When we believe that horses understand what pleases us and are capable of fulfilling this wish, we feel justified in punishing them when they fail to do so. When we label them as stubborn, mulish or willful, we stop looking for more reasonable explanations for their uncooperative behaviour – reasons that could well be causing them physiological or psychological harm.

Is He Capable of Complying?

Is he physiologically capable?
In a previous article in the 2015 Canadian Horse Annual, I outlined how often a physiological reason underlies many behaviour problems. These physiological sources, however, are not always easy to find, and may go unnoticed in a traditional veterinarian work-up. Equine Gastric Ulcer

Syndrome (EGUS), for example, which is surprisingly prevalent in both pleasure and performance horses (rates range from 50 per cent of pleasure horses to as much as 90 per cent of dressage horses), may manifest in various so-called “behaviour problems” such as balkiness, shying, bucking, rearing and overall performance deterioration.

Is he psychologically capable?
Current equine management practices of confinement, isolation and diets high in quality, but limited in quantity, compromise the psychological well-being of an animal designed for almost continual grazing on mid-quality forage, moving across vast open ranges, in cohesive social groups, with occasional and intense gallops to flee real or perceived predators. With their psychological well-being thus threatened, it is a testimony to horses’ amazingly generous natures that they accommodate us as well as they do.

Our horse in this introduction whose dangerous antics seem purposefully perverse, could well be suffering the effects of too much winter confinement, putting his built-in alarm system on overdrive. Thus “alarmed,” even a moving branch becomes a potential threat. We exacerbate the horse’s fear response by asking him to work in this new situation on his own, without the reassurance of a less volatile veteran.

Stubborn or Steadfast?

Although stubbornness is generally used in a pejorative sense, suggesting a perverse or unreasonable unyielding, the term also describes an unyielding quality that is justifiable and even admirable. Consider a person’s stubborn persistence in solving a problem, or stubbornly seeing a task through to its conclusion. If future equine research uncovers a personality trait of stubbornness, we may need to consider this positive flip side. As a scientist, I am wary of anthropomorphism (the bestowing of human traits, motivations and emotions onto non-humans) because scientists try to avoid making untested and potentially untrue assumptions based on our own human-centred experience. So, I may be treading on dangerous anthropomorphic turf to say so, but perhaps it is this very trait that gives horses that elusive quality we call “heart” – the try to dig deep when there are few extrinsic rewards for doing so.

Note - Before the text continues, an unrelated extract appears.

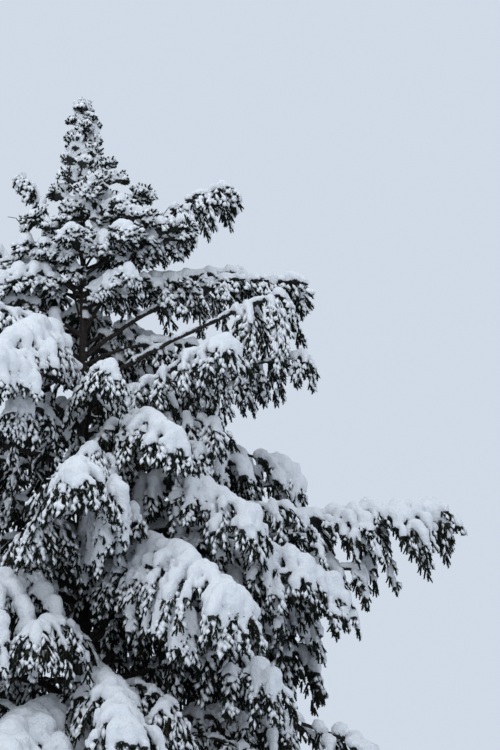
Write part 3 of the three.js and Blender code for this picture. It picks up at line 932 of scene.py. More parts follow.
# boughs whose branchlets stand closer, and boughs whose drapes hang more or less
FINER = {"right_top": 0.55, "left_leader": 0.7, "right_upper": 0.75, "right_limb": 0.8, "right_long": 0.8}
HANG_MORE = {
    "right_upper": 0.7,
    "right_limb": 1.9,
    "right_shoulder": 1.25,
    "right_lower": 1.05,
    "right_skirt": 1.3,
    "inner_right_7": 0.7,
    "inner_drape_2": 1.6,
    "inner_right_21": 0.55,
    "fore_right_upper": 0.72,
    "fore_left": 1.25,
}
print("a pair of branchlets about every", BRANCHLET_STEP, "m of a long bough")

# %% Grow the branchlets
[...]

As I discussed in my last article (March/April 2015), personality researchers have begun to explore animal personality, using questionnaires originally designed as self-report measures for human subjects, modified to be applicable to animals and completed by the animal’s care taker. The current model dominating personality research is the Five Factor Model (FFM; Costa & McCrea, 2009). In a self-report questionnaire, participants rate the degree to which statements about personality describe them from “not at all like me” to “very much like me.” Most personality traits have been found to cluster together around five broader personality dimensions along which people can vary between two polar opposites. These are Openness, Conscientiousness, Extraversion, Agreeableness and Neuroticism. To date, those studying human or animal personality have not uncovered a personality trait of stubbornness, though it may be a component of one of these broader dimensions. Elements of stubbornness do seem to be captured in some questionnaire items used in FFM research: “I am hard-headed and tough-minded,” or “I stick to established habits.”

The precursor to the FFM, Raymond Catell’s 16 Personality Factor Model (16 PF), considers stubbornness under the broader dimension of “Dominance.” Those that are high on dominance are forceful, assertive, aggressive, competitive, stubborn and bossy, whereas those low on this dimension portray stellar equine virtues: deferential, cooperative, conflict avoidant, submissive, obedient, easily led and accommodating.

Recently, Ijichi and colleagues (2014) tested horses on both subjective personality measures (modified human personality questionnaires designed to be appropriate for horses and completed by caretakers) and objective personality measures (in-hand tests such as crossing a blue tarpaulin, measuring startle response to the opening of an umbrella, recovery time to approach the feared object, etc.) which sheds some light on a trait for stubbornness.

Horses’ taking longer than 60 seconds to cross the tarpaulin were deemed to have refused, and refusal duration – the total time not moving forward – was recorded as either passive (remaining stationary) or proactive (pulling back, turning away, raising the head, or pushing the handler). As predicted, horses who were scored by their caretakers as more Extraverted on the subjective questionnaire spent more of their refusal time in proactive refusal. What was not predicted was that the level of activity a horse showed during their refusal time was not related to whether or not they eventually crossed the tarpaulin. Whereas we might presume that horses demonstrating more frantic behaviour are more fearful than those who passively refuse, this was not born out. Despite appearances, proactive or passive horses were equally unwilling to or fearful of crossing the tarpaulin.

The authors note that whereas proactive horses may respond to this fear with an active resistance to the trainer, passive horses seemed to withdraw and so become insensitive to their handlers and the surrounding environment. The authors also note that knowing where horses fall on this proactive or passive spectrum is useful knowledge as the former are potentially more dangerous and thus not ideal candidates for less experienced handlers and owners.